Oldies Night: Monster at 25 

The profound uncoolness of R.E.M.’s 1994 album Monster was placed in sharp relief earlier this year in David Robert Mitchell’s thriller Under the Silver Lake, in which the callow, self-styled private eye played by Andrew Garfield invites a much-younger girl to dance to "What’s the Frequency, Kenneth?" It’s Oldies Night below Hollywood Forever and Garfield’s Sam is feeling his age. "I don’t know this song," admits his date, popping a red balloon as if to literally burst his bubble. Their exchange could be a millennial update of Steely Dan’s comically Nabokovian "Hey Nineteen" except that they definitely can dance together. We cut to a fish-eye lens to watch our thirty-something hero peaking to a nameless drug, abjectly and shamelessly pogoing away to Peter Buck’s chunky power chords. It’s more than a feeling when he hears that old song they used to play.

"I’d studied your cartoons, radio, music, TV, movies, magazines," sings Michael Stipe amidst the stream-of-consciousness wordplay of Monster's lead single. In a movie whose pop cultural signifiers have been obsessively curated, "What’s the Frequency, Kenneth?" pulls double duty as an I-Love-the-90s punchline and also an aural corollary to the protagonist’s paranoiac headspace. Stipe famously derived the song’s lyrical hook from the mantra of a mentally ill man who physically assaulted CBS anchor Dan Rather on the streets of New York; the assailant was allegedly in search of some grand unified theory to tune into, the frequency of those in the know. The track’s symbolic utility in a thriller tethered to an unreliable, impulsively violent narrator is readily apparent; the query "what’s the frequency, Kenneth?" is unanswerable, even as it suggests some deeper conspiracy to be untangled, or some subliminal wavelength to hang ten upon.

Hitting radio in the wake of Automatic For the People’s majestic, empathetic anthems, "Kenneth’s" buzz was like a fly in the one-song-heals all ointment R.E.M. had been rubbing all over everybody’s hurts. The second verse quotes Richard Linklater’s hipster-ethnographic classic Slacker (1991), observing that "to withdraw in disgust is not the same as apathy." Translation: just because you hate everything doesn’t mean that you don’t care. In lieu of communion, its narrator opts to marinate in his own hallucinatory confusion. "I never understood," he confesses in the final line; "don’t fuck with me." Hold on: was that an F-bomb from America’s most huggable rock star? "Oh no, I know a dirty word," Kurt Cobain snarked three years earlier on "Smells Like Teen Spirit," as if anticipating his future pal’s enfeebled stab at profanity.

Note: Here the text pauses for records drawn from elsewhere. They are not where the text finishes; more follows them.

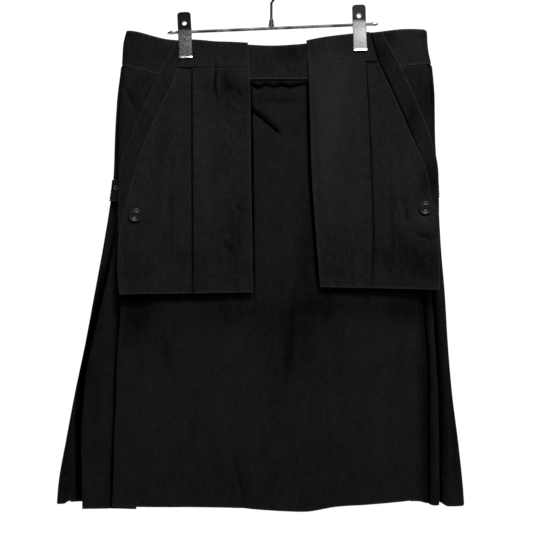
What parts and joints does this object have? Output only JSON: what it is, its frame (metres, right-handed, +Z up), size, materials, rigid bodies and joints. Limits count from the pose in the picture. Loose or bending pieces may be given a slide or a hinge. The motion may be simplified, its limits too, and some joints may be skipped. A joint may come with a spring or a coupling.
{
  "type": "pleated kilt on a clip hanger",
  "caption": "Black pleated kilt with a plain apron front, hanging pocket panels and a buttoned corner on each, held flat at the waist by a metal clip hanger.",
  "frame": {"origin": "the point inside the top of the hanger's hook that bears on a rail", "axes": "+Z up, +X to the right as the garment's front is seen, +Y to the garment's back"},
  "size_m": [0.5745, 0.0849, 0.766],
  "materials": {
    "black_twill": "matte cotton twill",
    "black_button_resin": "polished resin",
    "chromed_steel": "bright plating with light scratches",
    "spring_steel": "dull nickel"
  },
  "bodies": {
    "root": {"waistband_front": "black_twill", "waistband_back": "black_twill", "apron_front": "black_twill", "side_pleats_left": "black_twill", "side_pleats_right": "black_twill", "back_left": "black_twill", "back_right": "black_twill", "panel_band_left": "black_twill", "panel_band_right": "black_twill", "pocket_panel_left": "black_twill", "pocket_panel_right": "black_twill", "pocket_strip_left": "black_twill", "pocket_strip_right": "black_twill", "side_tab_left": "black_twill", "side_tab_right": "black_twill", "tab_eyelet_left": "spring_steel", "tab_eyelet_right": "spring_steel", "clip_left_spring": "spring_steel", "clip_right_spring": "spring_steel", "button_left": "black_button_resin", "button_right": "black_button_resin", "hanger_hook": "chromed_steel", "hanger_ferrule": "chromed_steel", "hanger_rod": "chromed_steel", "clip_left_front": "chromed_steel", "clip_left_back": "chromed_steel", "clip_right_front": "chromed_steel", "clip_right_back": "chromed_steel"}
  },
  "joints": []
}
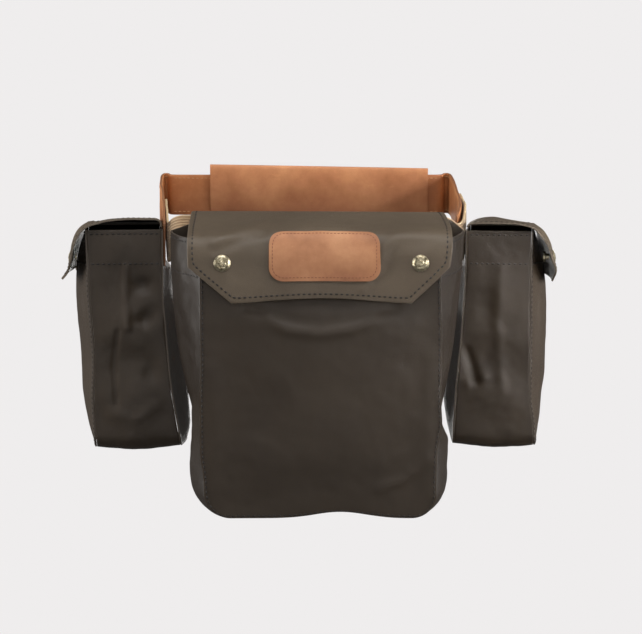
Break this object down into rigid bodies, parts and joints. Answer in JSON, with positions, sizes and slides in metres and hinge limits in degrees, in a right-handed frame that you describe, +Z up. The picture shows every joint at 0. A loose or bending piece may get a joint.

Monster's uncoolness, then and now, was and is a byproduct of its attempted coolness, an approximation that makes it an outlier in a catalogue mostly unconcerned with such superficialities. R.E.M.’s grand narrative in the 80s had always been a coercion of the mainstream to meet the band on their own oddball terms; even by the time of "Losing My Religion" the foursome was still cultivating a Southern Gothic sensibility (stop me if you’ve heard this one before, but that title is just a little bit of Athens slang for catching feelings). The bleak, gorgeous, death-tinged folk of Automatic For the People slotted in nicely alongside Seattle’s various flannel-clad complainers, and was also a natural outgrowth of the more mid-tempo austerity that the band had developed while under contract to Warners with Green and Out of Time.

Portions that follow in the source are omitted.